A novel metric learning method based on constructing a uniform data hypersphere via simulated forging approach

Non-uniformly distributed data in unbalanced datasets have the phenomenon of data stacking and data scattering. However, most traditional metric learning algorithms often overemphasize the intra-class compactness and inter-class dispersion of data. When dealing with the typical non-uniformly distributed data, these traditional methods may distort a few classes of data in the embedding space and finally reduce the classification accuracy. To solve these problems, we propose a novel metric learning method based on constructing a uniform data hypersphere via simulated forging approach (CUDH-SF). CUDH-SF aims to achieve a uniformly distributed embedding space through conducting local forging and global forging on the original data, so that the problem of data stacking and data scattering can be more effectively alleviated.

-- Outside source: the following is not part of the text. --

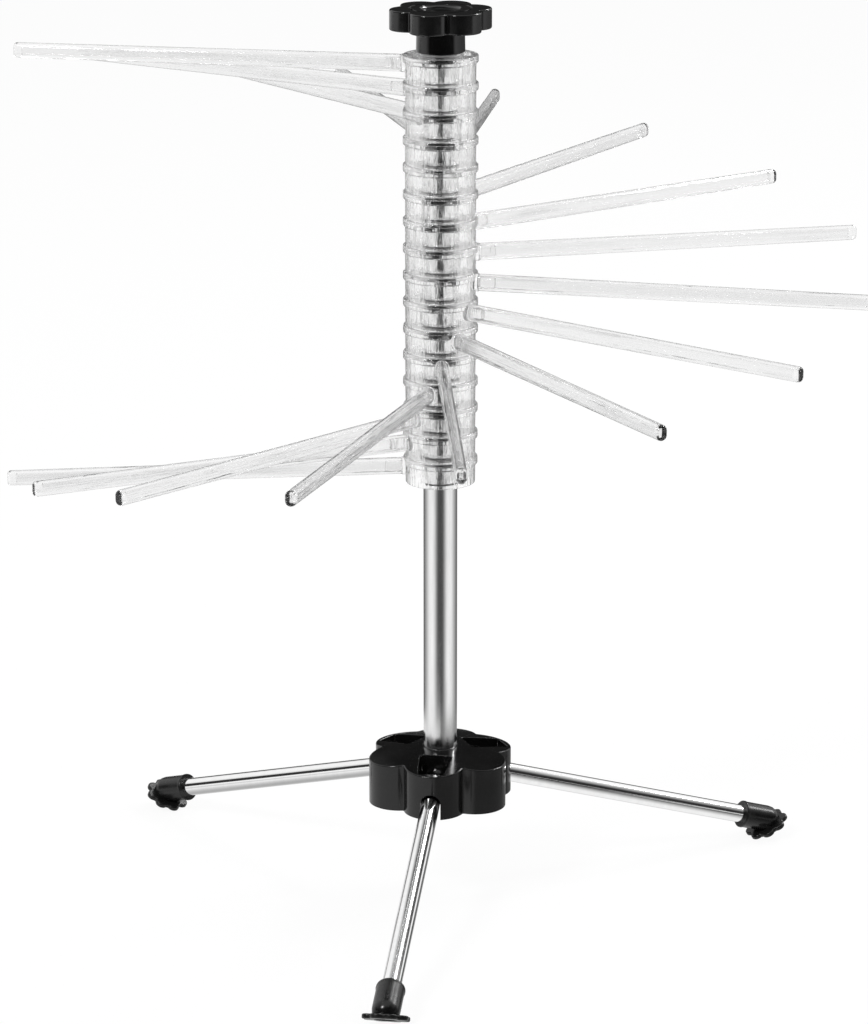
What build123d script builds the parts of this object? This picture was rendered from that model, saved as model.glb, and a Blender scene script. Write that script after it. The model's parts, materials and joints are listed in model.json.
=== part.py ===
from build123d import *
import os
from math import atan, cos, degrees, radians, sin, tan

# Free-standing pasta drying rack: a fan of clear arms stacked on a column that stands on three folding legs.
# The origin is on the ground under the column's axis, +Z is up, sizes are in millimetres and degrees.

# Fits and cutting overrun
running_fit = 0.08
seat_fit = 0.03
seat_gap = 0.1
overrun = 2.0

# Fan of arms: azimuths run from +X, and each arm stands one step clockwise of the arm above it
first_arm_azimuth = 169.0
fan_steps = (20.9, 21.0, 22.5, 22.6, 22.7, 23.4, 22.5, 26.6, 26.2, 23.0, 25.2, 20.8, 25.3, 20.7, 18.8)
fan_limit_angle = 30.0
rod_reach = 216.0
ring_pitch = 13.5
ring_diameter = 37.0
ring_sides = 24
rod_axis_drop = 4.8

# Rod: a hollow bar of tall oval section, pressed on the ring's peg
rod_width = 6.2
rod_height = 8.6
rod_tip_width = 5.4
rod_tip_height = 7.6
rod_corner_share = 0.3
rod_wall = 1.45
rod_end_wall = 4.0
rod_tip_bevel = 0.8
peg_length = 8.0
boss_width = 7.4
boss_height = 9.2
boss_reach = 1.3

# Drag lug under each ring and the arc slot that it runs in
lug_inner_radius = 11.8
lug_outer_radius = 14.8
lug_angle = 11.0
lug_drop = 2.0
lug_play_angle = 0.5
lug_clearance = 0.3
slot_steps = 4

# Column: a core tube for the rings and a wider sleeve below them
core_diameter = 14.6
core_wall = 1.2
sleeve_diameter = 17.0
exposed_sleeve = 140.5
core_recess = 2.2
top_insert_length = 20.0
top_insert_drop = 1.6
bottom_insert_length = 14.0
insert_sides = 12

# Round lobes are drawn with flats: this many to a lobe, each turning by this angle
lobe_flats = 6
flat_turn = 22.5
round_sides = 16

# Knob, its stud and the clamp washer
knob_lobes = 6
first_knob_lobe_azimuth = 10.0
knob_lobe_radius = 10.0
knob_lobe_centre_radius = 15.3
knob_groove_radius = 20.4
knob_flange = 10.2
knob_edge_bevel = 1.4
knob_neck_diameter = 24.2
knob_neck_sides = 24
knob_neck_height = 11.2
knob_recess_diameter = 22.0
knob_recess_depth = 1.4
stud_diameter = 8.0
stud_head_width = 10.0
stud_head_sides = 6
stud_in_knob = 14.0
stud_below_neck = 19.0
stud_collar_diameter = 10.6
stud_collar_height = 1.0
stud_collar_sides = 6
washer_diameter = 21.0
washer_thickness = 1.2
washer_sides = 24

# Hub: six lobes, three of them with a pocket and an arched slot for a leg
lobe_count = 6
leg_count = 3
lobe_radius = 15.6
lobe_centre_radius = 22.4
lobe_groove_radius = 30.0
dome_sides = 12
hub_rim_above_pivot = 10.0
hub_dome_rise = 4.0
hub_below_pivot = 13.0
hub_collar_radius = 12.0
socket_floor = 4.0
screw_recess_depth = 4.2
screw_recess_diameter = 14.0
lobe_wall = 3.2
core_sides = 8
pocket_inner_width = 16.4
pocket_outer_width = 13.4
pocket_floor_above_pivot = 4.0
slot_width = 10.3
slot_wall = 2.6
stop_gap = 0.3

# Legs
first_leg_azimuth = -97.9
leg_angle = 17.4
leg_diameter = 9.5
leg_wall = 0.8
pivot_radius = 19.6
sole_along_leg = 178.6
sole_off_axis = 4.0
leg_end_length = 6.0
leg_spigot_length = 10.0
spigot_sides = 8
pin_diameter = 3.0
pin_length = 20.8
pin_hole_sides = 8

# Rubber feet
sole_angle = 45.0
sole_lobes = 8
sole_lobe_radius = 3.4
sole_lobe_centre_radius = 8.4
sole_groove_radius = 9.9
sole_thickness = 2.4
boot_diameter = 13.8
boot_toe_cut = 4.2
boot_length = 22.4
boot_past_sole = 4.4
boot_end_wall = 6.6

# Screw that holds the column in the hub
screw_diameter = 5.0
screw_head_diameter = 11.0
screw_head_height = 3.4
screw_head_sides = 6
screw_grip = 10.0

# Heights worked out from the ground up
sole_tilt = 90.0 - leg_angle - sole_angle
lobe_half_step = 180.0 / sole_lobes
sole_contact_radius = sole_lobe_centre_radius * cos(radians(lobe_half_step)) + sole_lobe_radius
sole_height = sole_contact_radius * sin(radians(sole_tilt))
pivot_height = sole_height + sole_along_leg * sin(radians(leg_angle))
pivot_height += sole_off_axis * cos(radians(leg_angle))
hub_bottom = pivot_height - hub_below_pivot
hub_rim = pivot_height + hub_rim_above_pivot
hub_top = hub_rim + hub_dome_rise
hub_radius = lobe_centre_radius + lobe_radius
socket_bottom = hub_bottom + screw_recess_depth + socket_floor
stack_bottom = hub_top + exposed_sleeve
arm_count = len(fan_steps) + 1
stack_top = stack_bottom + arm_count * ring_pitch
core_radius = core_diameter / 2
core_bore = core_radius - core_wall
sleeve_radius = sleeve_diameter / 2
core_top = stack_top - core_recess
ring_bore = core_radius + running_fit
pivot_wall_radius = hub_radius - slot_wall
dome_taper = degrees(atan((hub_radius - hub_collar_radius) / hub_dome_rise))


def radial_plane(azimuth, distance, height):
    """A plane square to the azimuth's direction, with its normal outward and its own Y axis upward."""
    across = Vector(-sin(radians(azimuth)), cos(radians(azimuth)), 0)
    outward = Vector(cos(radians(azimuth)), sin(radians(azimuth)), 0)
    return Plane(origin=outward * distance + Vector(0, 0, height), x_dir=across, z_dir=outward)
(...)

Although the uniform data hypersphere changes the absolute position of the original data, it does not change its relative relationship, that is, the geometric structure of the data can be maintained. Such data transformation is helpful to strengthen the representation ability of the input data, so that the subsequent distance-based classifiers can better construct the decision boundary. Moreover, CUDH-SF does not have the parameters needed for tuning in the validation set, which makes it easier to use. Extensive experiments on eight datasets demonstrate the better performance of the proposed method.